> [SET TASK]:
Copy out all the records, word for word.

___ DATA IN THIS EXERCISE

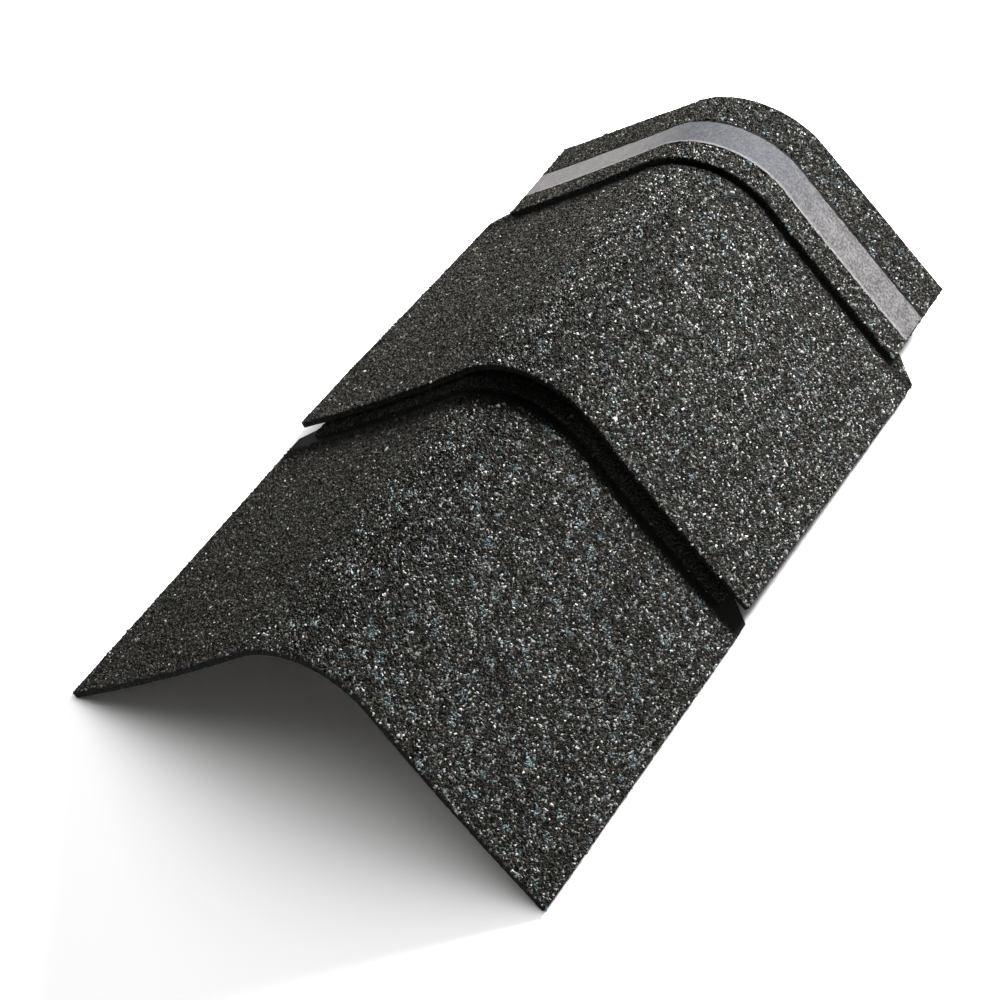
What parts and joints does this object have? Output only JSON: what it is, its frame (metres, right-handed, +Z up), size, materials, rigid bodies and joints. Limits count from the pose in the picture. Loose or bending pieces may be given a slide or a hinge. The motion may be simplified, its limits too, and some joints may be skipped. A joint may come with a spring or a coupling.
{
  "type": "hip and ridge asphalt shingle pair",
  "caption": "Lapped pair of arched asphalt ridge shingles, each a granule-faced sheet with a second ply and a bare fabric nailing strip on its headlap.",
  "frame": {"origin": "centre of the footprint, on the floor", "axes": "+Y along the ridge, from the front butt to the far edge; +Z up; X across the ridge"},
  "size_m": [0.246, 0.461, 0.1046],
  "materials": {
    "granule_face": "rough mineral granules, dark grey-brown with light grey and slate blue ones",
    "nailing_fabric": "matt woven strip, unprinted"
  },
  "bodies": {
    "root": {"front_base_sheet": "granule_face", "front_headlap_layer": "granule_face", "front_nailing_strip": "nailing_fabric", "rear_base_sheet": "granule_face", "rear_headlap_layer": "granule_face", "rear_nailing_strip": "nailing_fabric"}
  },
  "joints": []
}
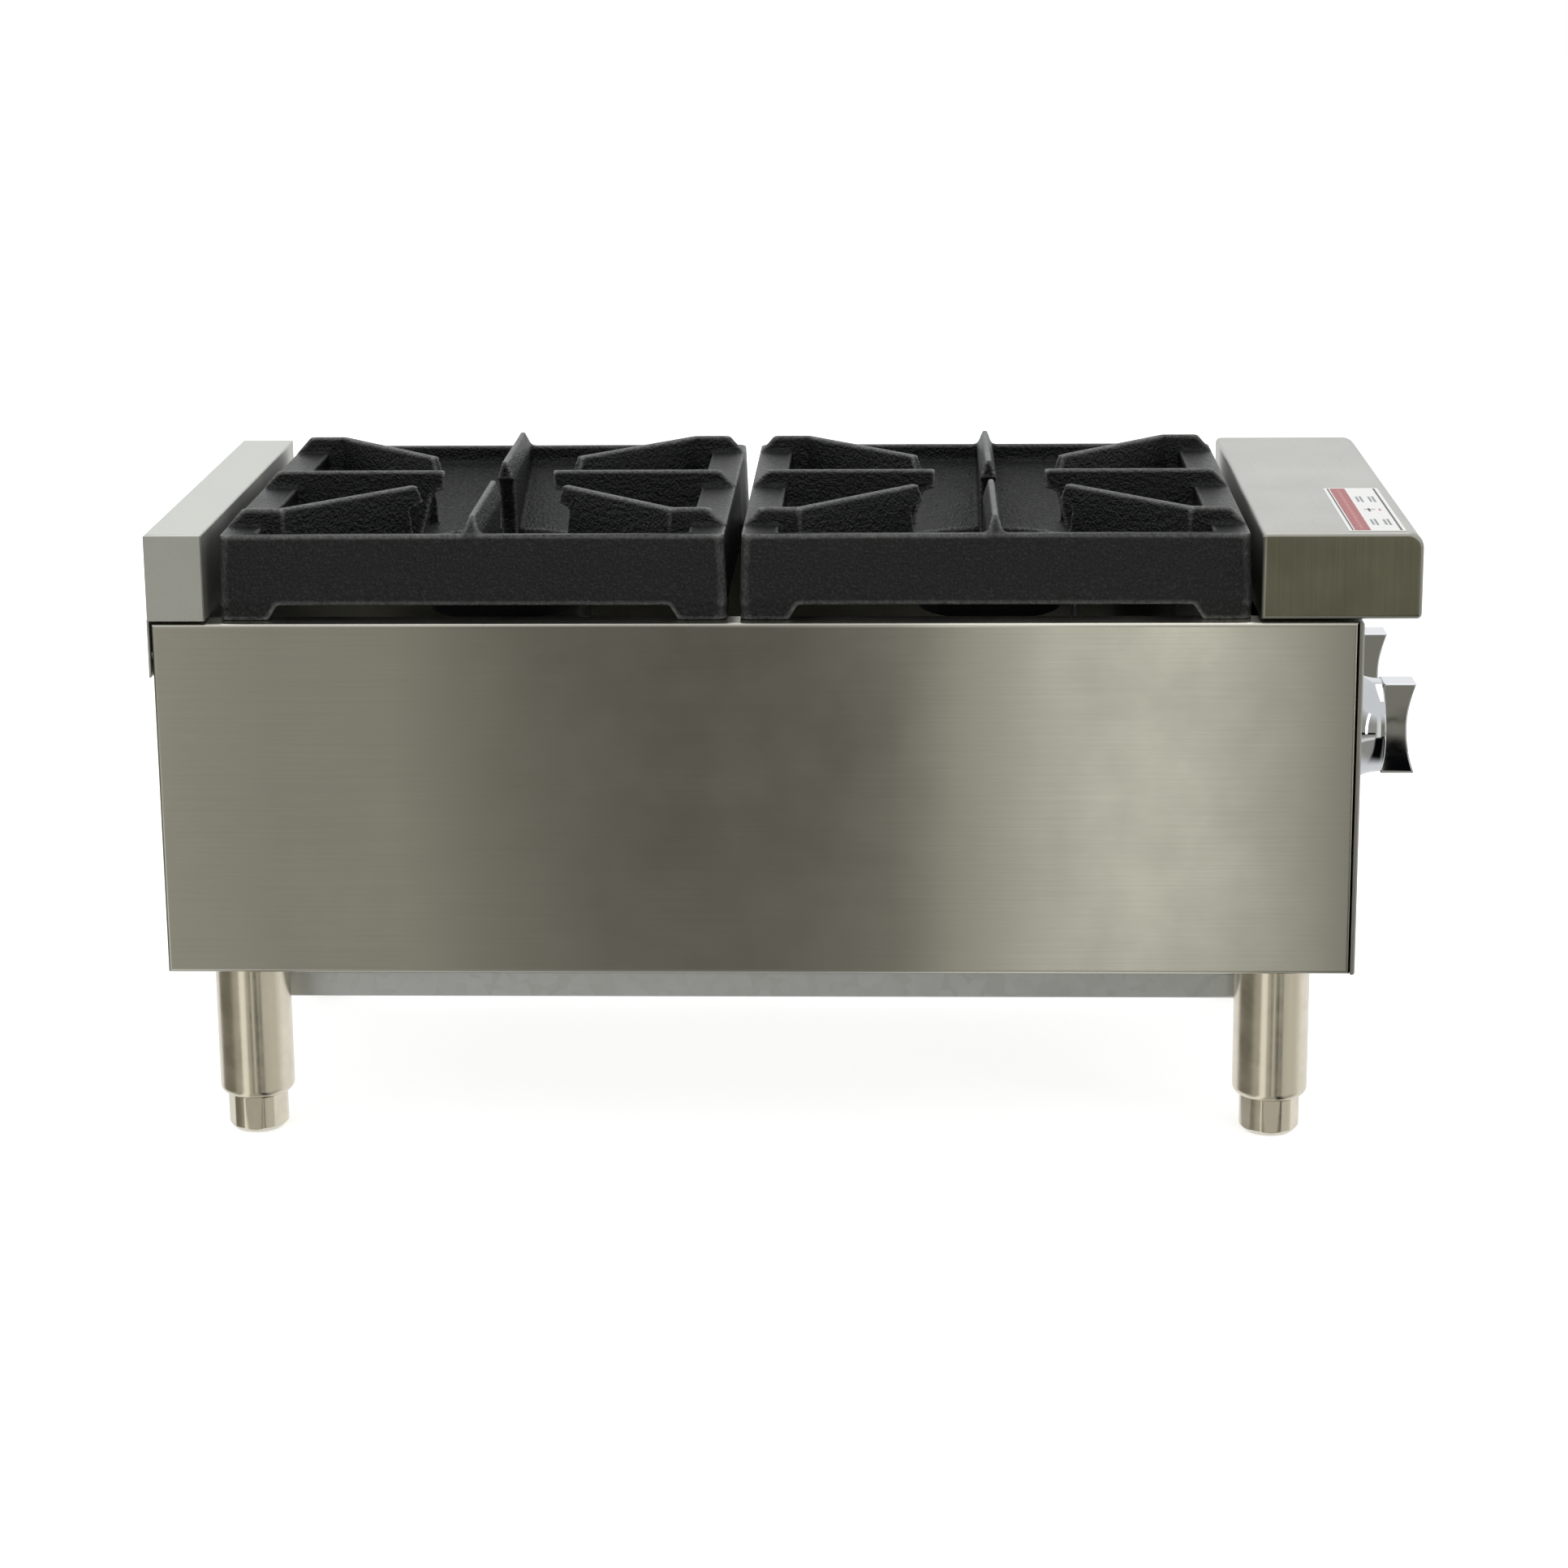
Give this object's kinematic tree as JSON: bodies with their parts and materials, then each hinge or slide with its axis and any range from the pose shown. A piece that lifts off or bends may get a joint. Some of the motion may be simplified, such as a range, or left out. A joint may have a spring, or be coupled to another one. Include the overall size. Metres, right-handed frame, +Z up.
{
  "type": "gas hot plate",
  "caption": "Countertop gas hot plate on adjustable legs, burners one behind the other under cast-iron grates, with a front ledge, turning knobs and a slide-out crumb tray.",
  "frame": {"origin": "on the counter, under the middle of the outer box", "axes": "front (knobs) faces -Y, left side seen from the front is -X, +Z up"},
  "size_m": [0.305, 0.711, 0.362],
  "materials": {
    "brushed_stainless": "satin, fine straight grain along the panel",
    "galvanised_sheet": "matte zinc-coated sheet",
    "satin_aluminium": "matte, faintly streaked",
    "printed_label": "white sticker with a red band and plain grey bars",
    "satin_nickel": "turned and satin polished",
    "zinc_fasteners": "bright zinc plate",
    "black_cast_iron": "rough sand-cast, black enamel-like coat",
    "grey_cast_iron": "raw sand-cast",
    "black_pipe": "black iron gas pipe, dull",
    "brass": "machined, slightly dull",
    "chrome": "mirror-bright plate over a die casting",
    "aluminium_tube": "bright drawn tube"
  },
  "bodies": {
    "chassis": {"left_side_panel": "brushed_stainless", "right_side_panel": "brushed_stainless", "rear_panel": "galvanised_sheet", "control_panel": "brushed_stainless", "rear_trim": "satin_aluminium", "front_ledge": "brushed_stainless", "instruction_label": "printed_label", "heat_shield": "galvanised_sheet", "front_base_plate": "galvanised_sheet", "rear_base_plate": "galvanised_sheet", "front_burner_rail": "galvanised_sheet", "middle_burner_rail": "galvanised_sheet", "rear_burner_rail": "galvanised_sheet", "left_tray_runner": "galvanised_sheet", "right_tray_runner": "galvanised_sheet", "front_left_leg": "satin_nickel", "front_right_leg": "satin_nickel", "rear_left_leg": "satin_nickel", "rear_right_leg": "satin_nickel", "leg_nuts": "zinc_fasteners", "front_burner_body": "grey_cast_iron", "rear_burner_body": "grey_cast_iron", "manifold_pipe": "black_pipe", "manifold_plug": "black_pipe", "manifold_brackets": "galvanised_sheet", "supply_elbow": "black_pipe", "supply_pipe": "black_pipe", "inlet_coupling": "black_pipe", "left_valve_body": "brass", "right_valve_body": "brass", "left_orifice": "brass", "right_orifice": "brass", "front_pilot_valve": "brass", "rear_pilot_valve": "brass", "front_pilot_tube": "aluminium_tube", "rear_pilot_tube": "aluminium_tube", "front_pilot_burner": "zinc_fasteners", "rear_pilot_burner": "zinc_fasteners", "rear_panel_screws": "zinc_fasteners", "trim_screws": "zinc_fasteners", "control_panel_screws": "zinc_fasteners"},
    "front_left_foot": {"front_left_foot": "satin_nickel"},
    "front_right_foot": {"front_right_foot": "satin_nickel"},
    "rear_left_foot": {"rear_left_foot": "satin_nickel"},
    "rear_right_foot": {"rear_right_foot": "satin_nickel"},
    "front_grate": {"front_grate": "black_cast_iron"},
    "rear_grate": {"rear_grate": "black_cast_iron"},
    "front_burner_head": {"front_burner_head": "grey_cast_iron"},
    "rear_burner_head": {"rear_burner_head": "grey_cast_iron"},
    "front_air_shutter": {"front_air_shutter": "galvanised_sheet"},
    "rear_air_shutter": {"rear_air_shutter": "galvanised_sheet"},
    "crumb_tray": {"crumb_tray": "galvanised_sheet"},
    "left_knob": {"left_knob": "chrome", "left_valve_stem": "brass"},
    "right_knob": {"right_knob": "chrome", "right_valve_stem": "brass"}
  },
  "joints": [
    {"name": "left_knob_turn", "type": "hinge", "parent": "chassis", "child": "left_knob", "pos_m": [-0.0635, -0.335, 0.2235], "axis": [0, -1, 0], "range_deg": [0, 90]},
    {"name": "right_knob_turn", "type": "hinge", "parent": "chassis", "child": "right_knob", "pos_m": [0.0635, -0.335, 0.2235], "axis": [0, -1, 0], "range_deg": [0, 90]},
    {"name": "crumb_tray_slide", "type": "slide", "parent": "chassis", "child": "crumb_tray", "axis": [0, -1, 0], "range_m": [0, 0.5]},
    {"name": "front_grate_lift", "type": "slide", "parent": "chassis", "child": "front_grate", "axis": [0, 0, 1], "range_m": [0, 0.12]},
    {"name": "rear_grate_lift", "type": "slide", "parent": "chassis", "child": "rear_grate", "axis": [0, 0, 1], "range_m": [0, 0.12]},
    {"name": "front_burner_head_lift", "type": "slide", "parent": "chassis", "child": "front_burner_head", "axis": [0, 0, 1], "range_m": [0, 0.012]},
    {"name": "rear_burner_head_lift", "type": "slide", "parent": "chassis", "child": "rear_burner_head", "axis": [0, 0, 1], "range_m": [0, 0.012]},
    {"name": "front_air_shutter_turn", "type": "hinge", "parent": "chassis", "child": "front_air_shutter", "pos_m": [0.0635, -0.252, 0.2235], "axis": [0, 1, 0], "range_deg": [0, 80]},
    {"name": "rear_air_shutter_turn", "type": "hinge", "parent": "chassis", "child": "rear_air_shutter", "pos_m": [-0.0635, -0.252, 0.2235], "axis": [0, 1, 0], "range_deg": [0, 80]},
    {"name": "front_left_foot_screw", "type": "slide", "parent": "chassis", "child": "front_left_foot", "axis": [0, 0, -1], "range_m": [0, 0.025]},
    {"name": "front_right_foot_screw", "type": "slide", "parent": "chassis", "child": "front_right_foot", "axis": [0, 0, -1], "range_m": [0, 0.025]},
    {"name": "rear_left_foot_screw", "type": "slide", "parent": "chassis", "child": "rear_left_foot", "axis": [0, 0, -1], "range_m": [0, 0.025]},
    {"name": "rear_right_foot_screw", "type": "slide", "parent": "chassis", "child": "rear_right_foot", "axis": [0, 0, -1], "range_m": [0, 0.025]}
  ]
}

______

> [PROBLEM SOLUTION]:
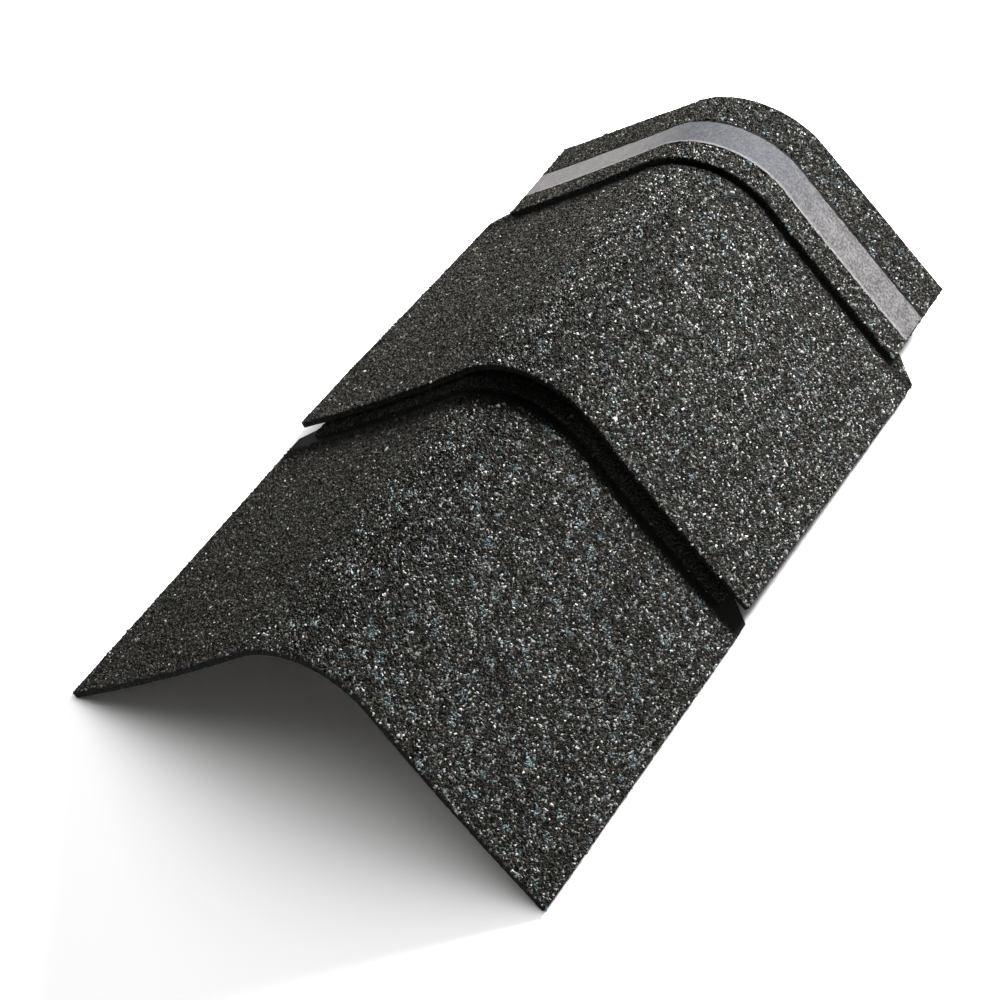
What parts and joints does this object have? Output only JSON: what it is, its frame (metres, right-handed, +Z up), size, materials, rigid bodies and joints. Limits count from the pose in the picture. Loose or bending pieces may be given a slide or a hinge. The motion may be simplified, its limits too, and some joints may be skipped. A joint may come with a spring or a coupling.
{
  "type": "hip and ridge asphalt shingle pair",
  "caption": "Lapped pair of arched asphalt ridge shingles, each a granule-faced sheet with a second ply and a bare fabric nailing strip on its headlap.",
  "frame": {"origin": "centre of the footprint, on the floor", "axes": "+Y along the ridge, from the front butt to the far edge; +Z up; X across the ridge"},
  "size_m": [0.246, 0.461, 0.1046],
  "materials": {
    "granule_face": "rough mineral granules, dark grey-brown with light grey and slate blue ones",
    "nailing_fabric": "matt woven strip, unprinted"
  },
  "bodies": {
    "root": {"front_base_sheet": "granule_face", "front_headlap_layer": "granule_face", "front_nailing_strip": "nailing_fabric", "rear_base_sheet": "granule_face", "rear_headlap_layer": "granule_face", "rear_nailing_strip": "nailing_fabric"}
  },
  "joints": []
}
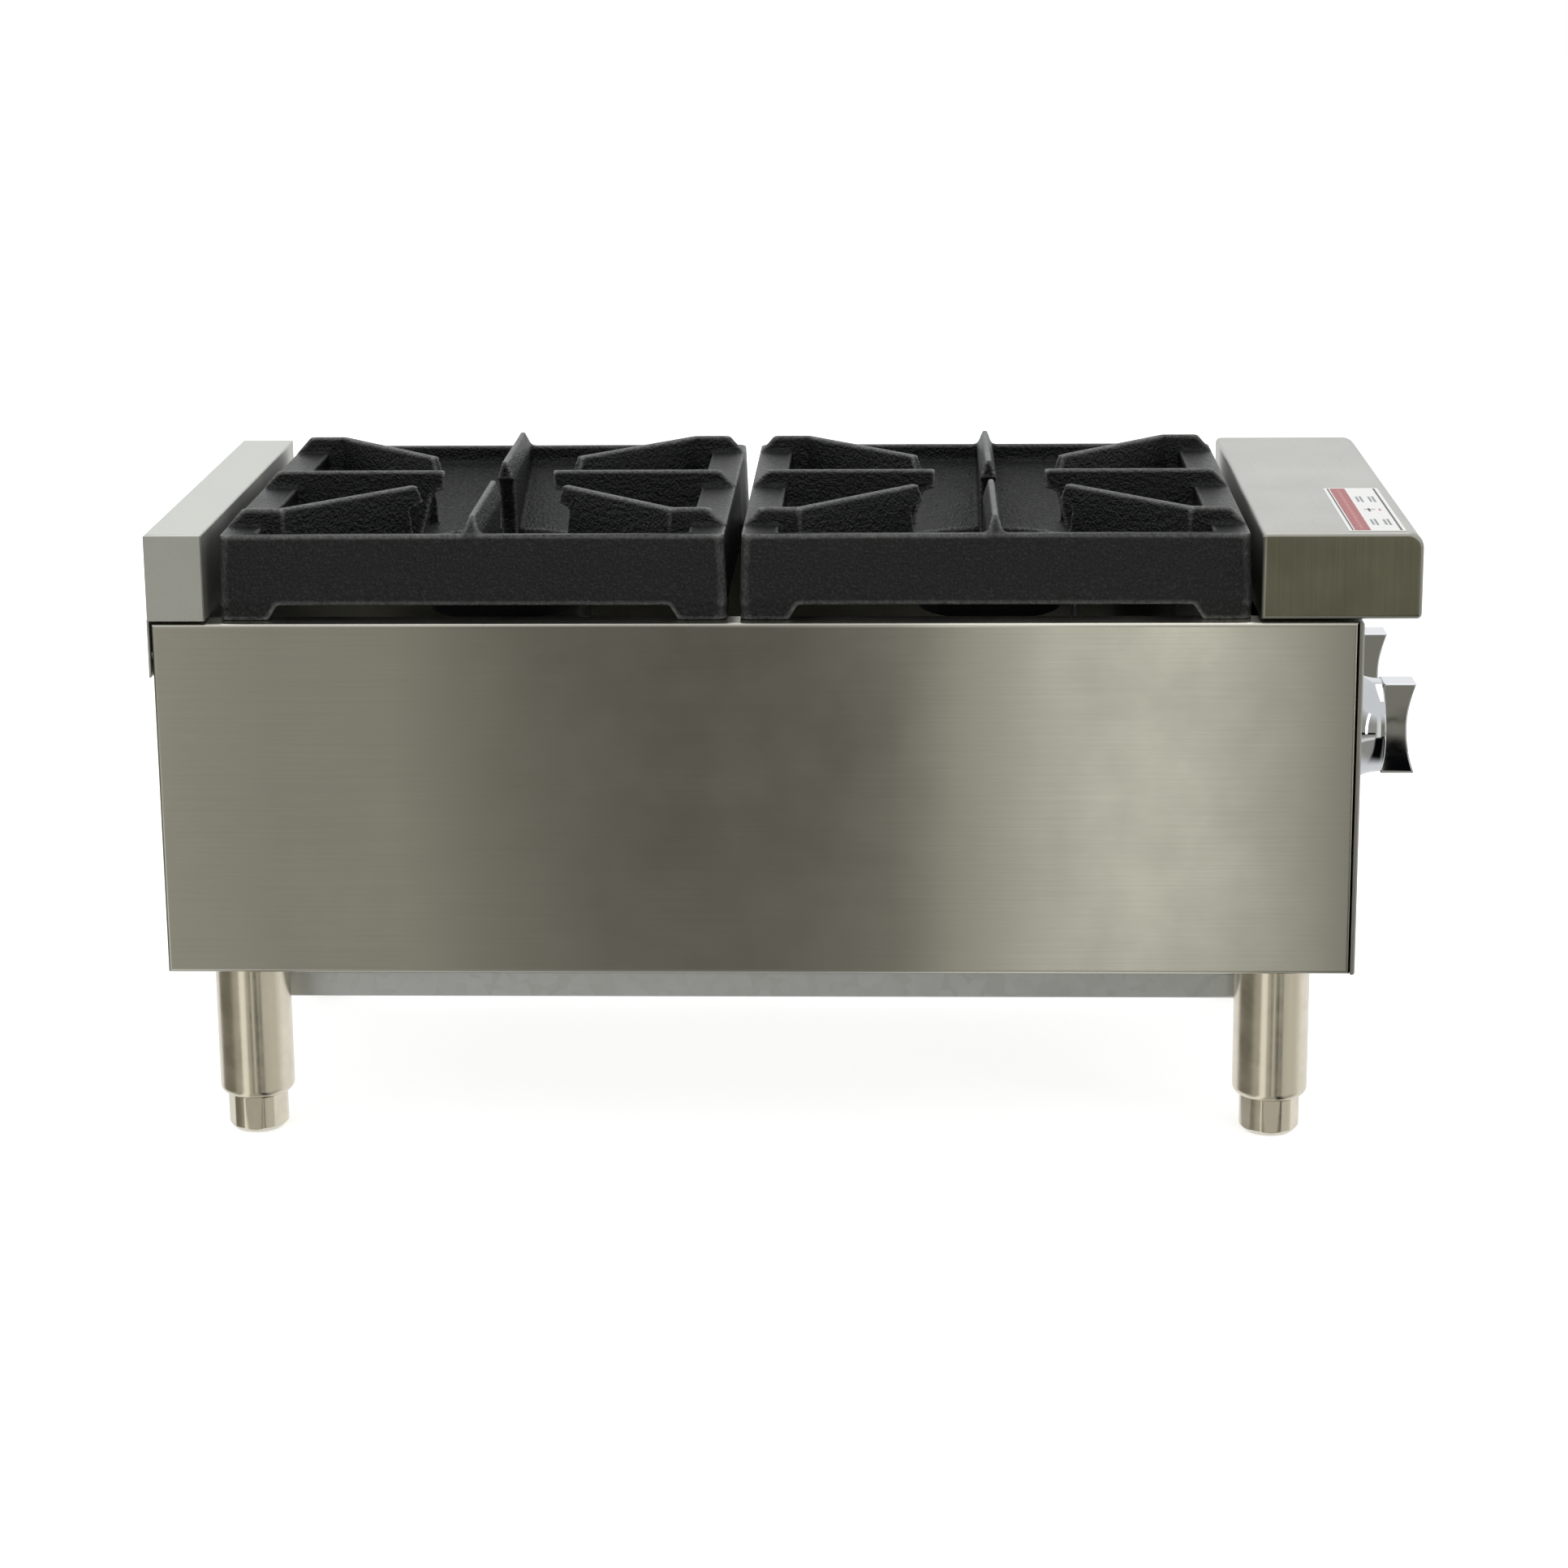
Give this object's kinematic tree as JSON: bodies with their parts and materials, then each hinge or slide with its axis and any range from the pose shown. A piece that lifts off or bends may get a joint. Some of the motion may be simplified, such as a range, or left out. A joint may have a spring, or be coupled to another one. Include the overall size. Metres, right-handed frame, +Z up.
{
  "type": "gas hot plate",
  "caption": "Countertop gas hot plate on adjustable legs, burners one behind the other under cast-iron grates, with a front ledge, turning knobs and a slide-out crumb tray.",
  "frame": {"origin": "on the counter, under the middle of the outer box", "axes": "front (knobs) faces -Y, left side seen from the front is -X, +Z up"},
  "size_m": [0.305, 0.711, 0.362],
  "materials": {
    "brushed_stainless": "satin, fine straight grain along the panel",
    "galvanised_sheet": "matte zinc-coated sheet",
    "satin_aluminium": "matte, faintly streaked",
    "printed_label": "white sticker with a red band and plain grey bars",
    "satin_nickel": "turned and satin polished",
    "zinc_fasteners": "bright zinc plate",
    "black_cast_iron": "rough sand-cast, black enamel-like coat",
    "grey_cast_iron": "raw sand-cast",
    "black_pipe": "black iron gas pipe, dull",
    "brass": "machined, slightly dull",
    "chrome": "mirror-bright plate over a die casting",
    "aluminium_tube": "bright drawn tube"
  },
  "bodies": {
    "chassis": {"left_side_panel": "brushed_stainless", "right_side_panel": "brushed_stainless", "rear_panel": "galvanised_sheet", "control_panel": "brushed_stainless", "rear_trim": "satin_aluminium", "front_ledge": "brushed_stainless", "instruction_label": "printed_label", "heat_shield": "galvanised_sheet", "front_base_plate": "galvanised_sheet", "rear_base_plate": "galvanised_sheet", "front_burner_rail": "galvanised_sheet", "middle_burner_rail": "galvanised_sheet", "rear_burner_rail": "galvanised_sheet", "left_tray_runner": "galvanised_sheet", "right_tray_runner": "galvanised_sheet", "front_left_leg": "satin_nickel", "front_right_leg": "satin_nickel", "rear_left_leg": "satin_nickel", "rear_right_leg": "satin_nickel", "leg_nuts": "zinc_fasteners", "front_burner_body": "grey_cast_iron", "rear_burner_body": "grey_cast_iron", "manifold_pipe": "black_pipe", "manifold_plug": "black_pipe", "manifold_brackets": "galvanised_sheet", "supply_elbow": "black_pipe", "supply_pipe": "black_pipe", "inlet_coupling": "black_pipe", "left_valve_body": "brass", "right_valve_body": "brass", "left_orifice": "brass", "right_orifice": "brass", "front_pilot_valve": "brass", "rear_pilot_valve": "brass", "front_pilot_tube": "aluminium_tube", "rear_pilot_tube": "aluminium_tube", "front_pilot_burner": "zinc_fasteners", "rear_pilot_burner": "zinc_fasteners", "rear_panel_screws": "zinc_fasteners", "trim_screws": "zinc_fasteners", "control_panel_screws": "zinc_fasteners"},
    "front_left_foot": {"front_left_foot": "satin_nickel"},
    "front_right_foot": {"front_right_foot": "satin_nickel"},
    "rear_left_foot": {"rear_left_foot": "satin_nickel"},
    "rear_right_foot": {"rear_right_foot": "satin_nickel"},
    "front_grate": {"front_grate": "black_cast_iron"},
    "rear_grate": {"rear_grate": "black_cast_iron"},
    "front_burner_head": {"front_burner_head": "grey_cast_iron"},
    "rear_burner_head": {"rear_burner_head": "grey_cast_iron"},
    "front_air_shutter": {"front_air_shutter": "galvanised_sheet"},
    "rear_air_shutter": {"rear_air_shutter": "galvanised_sheet"},
    "crumb_tray": {"crumb_tray": "galvanised_sheet"},
    "left_knob": {"left_knob": "chrome", "left_valve_stem": "brass"},
    "right_knob": {"right_knob": "chrome", "right_valve_stem": "brass"}
  },
  "joints": [
    {"name": "left_knob_turn", "type": "hinge", "parent": "chassis", "child": "left_knob", "pos_m": [-0.0635, -0.335, 0.2235], "axis": [0, -1, 0], "range_deg": [0, 90]},
    {"name": "right_knob_turn", "type": "hinge", "parent": "chassis", "child": "right_knob", "pos_m": [0.0635, -0.335, 0.2235], "axis": [0, -1, 0], "range_deg": [0, 90]},
    {"name": "crumb_tray_slide", "type": "slide", "parent": "chassis", "child": "crumb_tray", "axis": [0, -1, 0], "range_m": [0, 0.5]},
    {"name": "front_grate_lift", "type": "slide", "parent": "chassis", "child": "front_grate", "axis": [0, 0, 1], "range_m": [0, 0.12]},
    {"name": "rear_grate_lift", "type": "slide", "parent": "chassis", "child": "rear_grate", "axis": [0, 0, 1], "range_m": [0, 0.12]},
    {"name": "front_burner_head_lift", "type": "slide", "parent": "chassis", "child": "front_burner_head", "axis": [0, 0, 1], "range_m": [0, 0.012]},
    {"name": "rear_burner_head_lift", "type": "slide", "parent": "chassis", "child": "rear_burner_head", "axis": [0, 0, 1], "range_m": [0, 0.012]},
    {"name": "front_air_shutter_turn", "type": "hinge", "parent": "chassis", "child": "front_air_shutter", "pos_m": [0.0635, -0.252, 0.2235], "axis": [0, 1, 0], "range_deg": [0, 80]},
    {"name": "rear_air_shutter_turn", "type": "hinge", "parent": "chassis", "child": "rear_air_shutter", "pos_m": [-0.0635, -0.252, 0.2235], "axis": [0, 1, 0], "range_deg": [0, 80]},
    {"name": "front_left_foot_screw", "type": "slide", "parent": "chassis", "child": "front_left_foot", "axis": [0, 0, -1], "range_m": [0, 0.025]},
    {"name": "front_right_foot_screw", "type": "slide", "parent": "chassis", "child": "front_right_foot", "axis": [0, 0, -1], "range_m": [0, 0.025]},
    {"name": "rear_left_foot_screw", "type": "slide", "parent": "chassis", "child": "rear_left_foot", "axis": [0, 0, -1], "range_m": [0, 0.025]},
    {"name": "rear_right_foot_screw", "type": "slide", "parent": "chassis", "child": "rear_right_foot", "axis": [0, 0, -1], "range_m": [0, 0.025]}
  ]
}